Improving Sparse IMU-based Motion Capture with Motion Label Smoothing
Zhaorui Meng, Lu Yin, Yangqing Hou, Anjun Chen, Shihui Guo, Yipeng Qin
TL;DR
This work introduces motion label smoothing to regularize sparse IMU-based motion capture, addressing a gap where regularization has been underexplored. It identifies three intrinsic properties of human motion—temporal smoothness, joint correlation, and low-frequency dominance—and argues that naive entropy-augmentation methods disrupt these properties. To solve this, the authors design a skeleton-based Perlin noise (sk-Perlin) that increases label entropy while respecting biomechanical constraints, implemented via amplitude-decoupling to preserve smoothness and correlations. Plug-and-play across three state-of-the-art methods on four real IMU datasets demonstrates consistent gains in pose accuracy and robustness, establishing motion label smoothing as a practical AI toolkit addition for sparse IMU motion capture.
Abstract
Sparse Inertial Measurement Units (IMUs) based human motion capture has gained significant momentum, driven by the adaptation of fundamental AI tools such as recurrent neural networks (RNNs) and transformers that are tailored for temporal and spatial modeling. Despite these achievements, current research predominantly focuses on pipeline and architectural designs, with comparatively little attention given to regularization methods, highlighting a critical gap in developing a comprehensive AI toolkit for this task. To bridge this gap, we propose motion label smoothing, a novel method that adapts the classic label smoothing strategy from classification to the sparse IMU-based motion capture task.

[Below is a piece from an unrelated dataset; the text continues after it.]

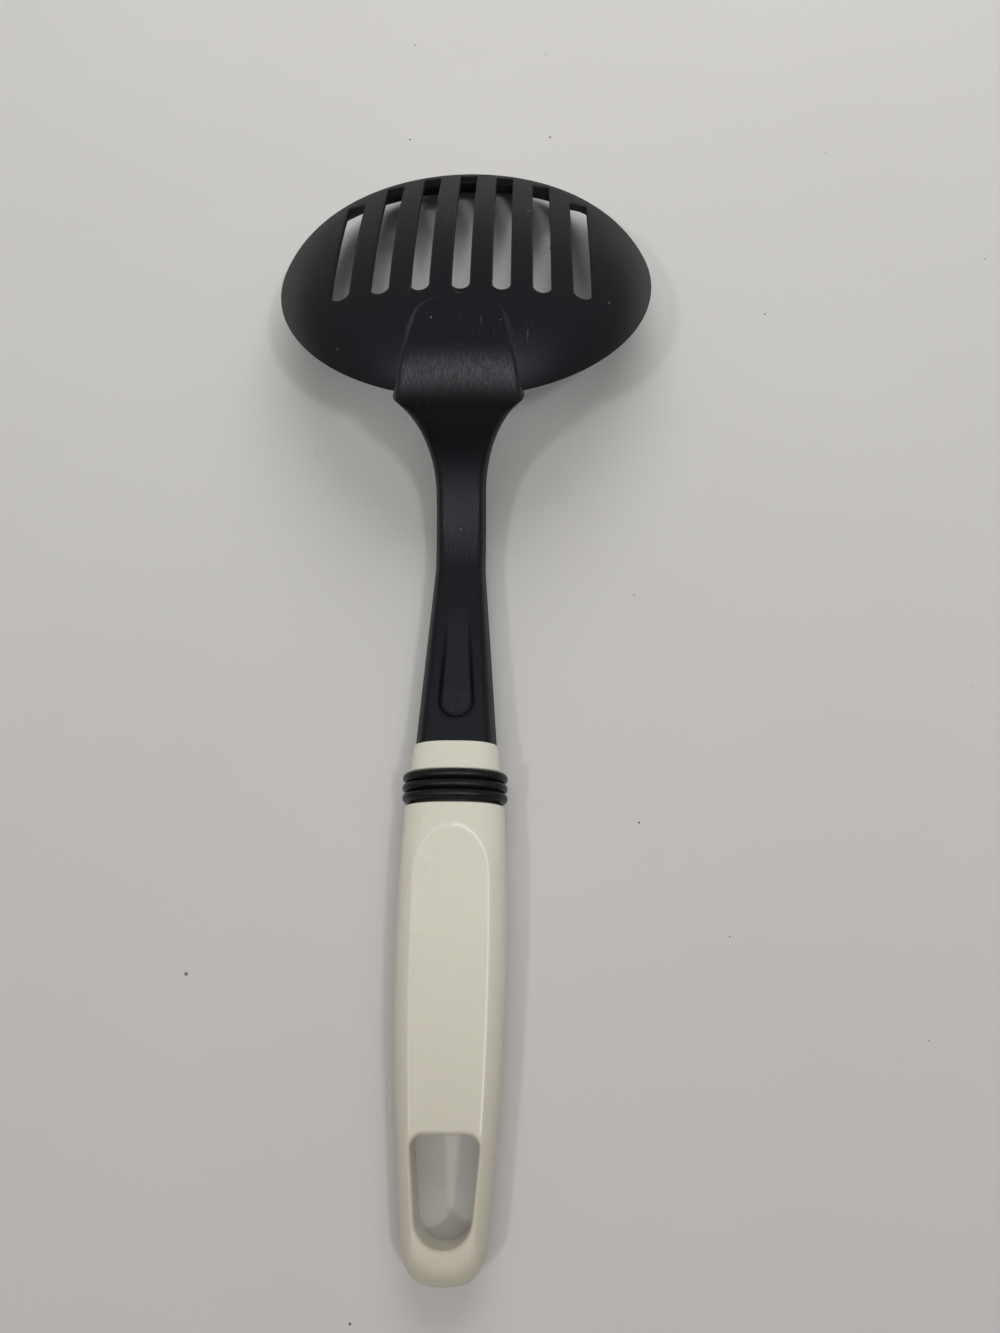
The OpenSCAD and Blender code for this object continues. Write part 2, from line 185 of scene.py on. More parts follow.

Specifically, we first demonstrate that a naive adaptation of label smoothing, including simply blending a uniform vector or a ``uniform'' motion representation (e.g., dataset-average motion or a canonical T-pose), is suboptimal; and argue that a proper adaptation requires increasing the entropy of the smoothed labels. Second, we conduct a thorough analysis of human motion labels, identifying three critical properties: 1) Temporal Smoothness, 2) Joint Correlation, and 3) Low-Frequency Dominance, and show that conventional approaches to entropy enhancement (e.g., blending Gaussian noise) are ineffective as they disrupt these properties. Finally, we propose the blend of a novel skeleton-based Perlin noise for motion label smoothing, designed to raise label entropy while satisfying motion properties. Extensive experiments applying our motion label smoothing to three state-of-the-art methods across four real-world IMU datasets demonstrate its effectiveness and robust generalization (plug-and-play) capability.